Information provided:
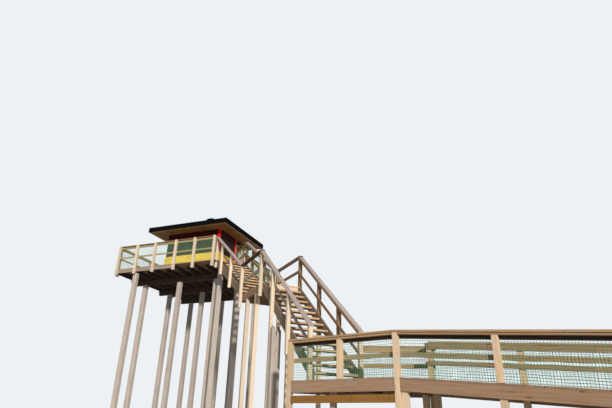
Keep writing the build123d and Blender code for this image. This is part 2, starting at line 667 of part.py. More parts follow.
def boardwalk():
    half = WALK_POST / 2
    ramp_end = RAMP_LENGTH + WALK_EDGE
    plan = [(-PLATFORM_LENGTH, 0), (0, 0), (0, WALK_WIDTH), (RAMP_LENGTH, 0), (RAMP_LENGTH, WALK_WIDTH)]
    top = WALK_RAIL_HEIGHT - WALK_CAP_THICK
    mains = []
    for a, b in plan:
        outline = [(a - half, 0), (a + half, 0), (a + half, walk_level(a + half) + top),
                   (a, walk_level(a) + top), (a - half, walk_level(a - half) + top)]
        mains.append(WALK.plate(outline, b - half, b + half))
    standing = fused(mains)

    outline = platform_outline()
    under = PLATFORM_TOP - BOARD
    low = PLATFORM_TOP - WALK_FASCIA_DEPTH
    joist_low = under - WALK_JOIST_DEPTH
    write("platform_boards", [WALK.slab(outline, under, PLATFORM_TOP) - standing])
    inner = inset(outline, WALK_FASCIA)
    rim = WALK.slab(outline, low, under) - WALK.slab(inner, low, under)
    edges = list((rim - standing).solids())
    core = WALK.slab(inner, joist_low, under) - standing
    places = spread(inner[0][0] + WALK_POST, inner[1][0] - WALK_POST, PLATFORM_BAY / 2)
    joists = [WALK.block(a, a + WALK_JOIST, -WALK_EDGE, PLATFORM_BACK, joist_low, under) & core
              for a in places]
    beam_top = low - LOWER_BEAM_GAP
    joists.append(WALK.block(-PLATFORM_LENGTH + half, -half, -WALK_EDGE, LOWER_BEAM_WIDTH - WALK_EDGE,
                             beam_top - LOWER_BEAM_DEPTH, beam_top))

    boards = strip(WALK, walk_level, 0, ramp_end, -BOARD, 0, -WALK_EDGE, FAR_EDGE)
    write("ramp_boards", [boards - standing])
    inside = (WALK_FASCIA - WALK_EDGE, FAR_EDGE - WALK_FASCIA)
    for b0, b1 in ((-WALK_EDGE, inside[0]), (inside[1], FAR_EDGE)):
        edges.append(strip(WALK, walk_level, 0, ramp_end, -WALK_FASCIA_DEPTH, -BOARD, b0, b1) - standing)
    write("boardwalk_edge_boards", edges)

    # Short legs stand under the ramp's cross beams and the platform's joists.
    legs = list(mains)
    for i in range(RAMP_BAYS + 1):
        a = i * RAMP_BAY + (LEG if i == 0 else -LEG if i == RAMP_BAYS else 0)
        reach = (a - LEG / 2, a + LEG / 2)
        beam_low = BOARD + WALK_JOIST_DEPTH
        joists.append(strip(WALK, walk_level, *reach, -beam_low, -BOARD, *inside))
        for b in (inside[0] + LEG / 2, inside[1] - LEG / 2):
            outline = [(reach[0], 0), (reach[1], 0), (reach[1], walk_level(reach[1]) - beam_low),
                       (reach[0], walk_level(reach[0]) - beam_low)]
            legs.append(WALK.plate(outline, b - LEG / 2, b + LEG / 2))
    write("boardwalk_joists", joists)
    for a, b in ((places[1], PLATFORM_LEG_BACK), (places[-1], WALK_WIDTH - WALK_POST)):
        legs.append(WALK.column(a + WALK_JOIST / 2, b, LEG, 0, joist_low))
    write("boardwalk_posts", legs)

    railings = [walk_railing(WALK, walk_level, -PLATFORM_LENGTH - WALK_EDGE, 0, [-PLATFORM_BAY], 0, 1,
                             [-PLATFORM_LENGTH, 0])]
    middle = [(i + 1) * RAMP_BAY for i in range(RAMP_BAYS - 1)]
    gaps = [0, RAMP_LENGTH]
    write("ramp_railings", [walk_railing(WALK, walk_level, 0, ramp_end, middle, line, inner, gaps)
                            for line, inner in ((0, 1), (WALK_WIDTH, -1))])

    # Two railings meet at the platform's back corner, and the second one ends at the ramp's.
    line = [WALK.point(*point) for point in inset(platform_outline(), WALK_EDGE)]
    first, length = between(line[4], line[3])
    corner, rest = between(line[3], line[2])
    far = walk_railing(first, platform_level, 0, length, [half, length / 2], 0, -1, [])
    back = walk_railing(corner, platform_level, 0, rest, [0, rest - WALK_POST], 0, -1, [])
    inner_side = half + RAIL_THICK + WALK_CAP_OVER + RAIL_JOINT
    far -= corner.block(-length, length, -inner_side, length, 0, DECK_TOP)
    reach = WALK_WIDTH + half + WALK_CAP_OVER
    back -= WALK.block(-PLATFORM_LENGTH, RAMP_LENGTH, -reach, reach, 0, DECK_TOP)
    write("platform_railings", railings + [far, back])


def platform_level(a):
    return PLATFORM_TOP


def inset(outline, distance):
    """The outline moved in by a distance on every side; its points run anticlockwise."""
    count = len(outline)
    lines = []
    for i in range(count):
        (x0, y0), (x1, y1) = outline[i], outline[(i + 1) % count]
        length = math.hypot(x1 - x0, y1 - y0)
        nx, ny = -(y1 - y0) / length, (x1 - x0) / length
        lines.append((x0 + nx * distance, y0 + ny * distance, x1 - x0, y1 - y0))
    points = []
    for i in range(count):
        x0, y0, dx0, dy0 = lines[i - 1]
        x1, y1, dx1, dy1 = lines[i]
        t = ((x1 - x0) * dy1 - (y1 - y0) * dx1) / (dx0 * dy1 - dy0 * dx1)
        points.append((x0 + t * dx0, y0 + t * dy0))
    return points


if __name__ == "__main__":
    os.makedirs("parts", exist_ok=True)
    deck()
    deck_railings()
    stair()
    landing()
    stair_railings()
    stair_legs()
    hut()
    roof()
    boardwalk()
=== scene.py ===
import json
import math

import bpy
import numpy as np
from bpy.props import FloatProperty, FloatVectorProperty, IntProperty, PointerProperty
from mathutils import Matrix, Vector

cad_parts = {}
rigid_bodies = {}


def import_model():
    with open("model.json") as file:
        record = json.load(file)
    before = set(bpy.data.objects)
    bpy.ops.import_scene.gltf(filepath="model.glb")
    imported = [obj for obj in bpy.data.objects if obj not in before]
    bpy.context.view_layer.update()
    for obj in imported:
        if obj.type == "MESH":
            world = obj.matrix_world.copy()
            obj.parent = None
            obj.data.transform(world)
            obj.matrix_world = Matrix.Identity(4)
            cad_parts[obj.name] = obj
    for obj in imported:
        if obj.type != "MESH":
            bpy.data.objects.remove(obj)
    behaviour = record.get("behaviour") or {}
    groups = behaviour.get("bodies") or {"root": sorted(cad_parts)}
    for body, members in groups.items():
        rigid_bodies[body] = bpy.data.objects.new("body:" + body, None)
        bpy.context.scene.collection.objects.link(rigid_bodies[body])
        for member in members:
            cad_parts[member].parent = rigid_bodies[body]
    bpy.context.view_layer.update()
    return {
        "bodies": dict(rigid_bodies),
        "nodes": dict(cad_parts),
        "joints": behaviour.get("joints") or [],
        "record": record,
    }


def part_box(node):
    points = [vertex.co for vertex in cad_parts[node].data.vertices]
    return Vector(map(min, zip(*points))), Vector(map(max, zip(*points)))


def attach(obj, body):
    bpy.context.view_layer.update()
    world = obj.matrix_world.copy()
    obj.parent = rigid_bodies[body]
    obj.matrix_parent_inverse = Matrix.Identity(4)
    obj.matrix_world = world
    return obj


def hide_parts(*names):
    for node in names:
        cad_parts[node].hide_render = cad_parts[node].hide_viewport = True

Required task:
Within the listing above, give again exactly every line from the line with "t = ((x1 - x0)" through the line with "record = json.load(file)", both included, and no other line.

Response for this exercise:
        t = ((x1 - x0) * dy1 - (y1 - y0) * dx1) / (dx0 * dy1 - dy0 * dx1)
        points.append((x0 + t * dx0, y0 + t * dy0))
    return points


if __name__ == "__main__":
    os.makedirs("parts", exist_ok=True)
    deck()
    deck_railings()
    stair()
    landing()
    stair_railings()
    stair_legs()
    hut()
    roof()
    boardwalk()
=== scene.py ===
import json
import math

import bpy
import numpy as np
from bpy.props import FloatProperty, FloatVectorProperty, IntProperty, PointerProperty
from mathutils import Matrix, Vector

cad_parts = {}
rigid_bodies = {}


def import_model():
    with open("model.json") as file:
        record = json.load(file)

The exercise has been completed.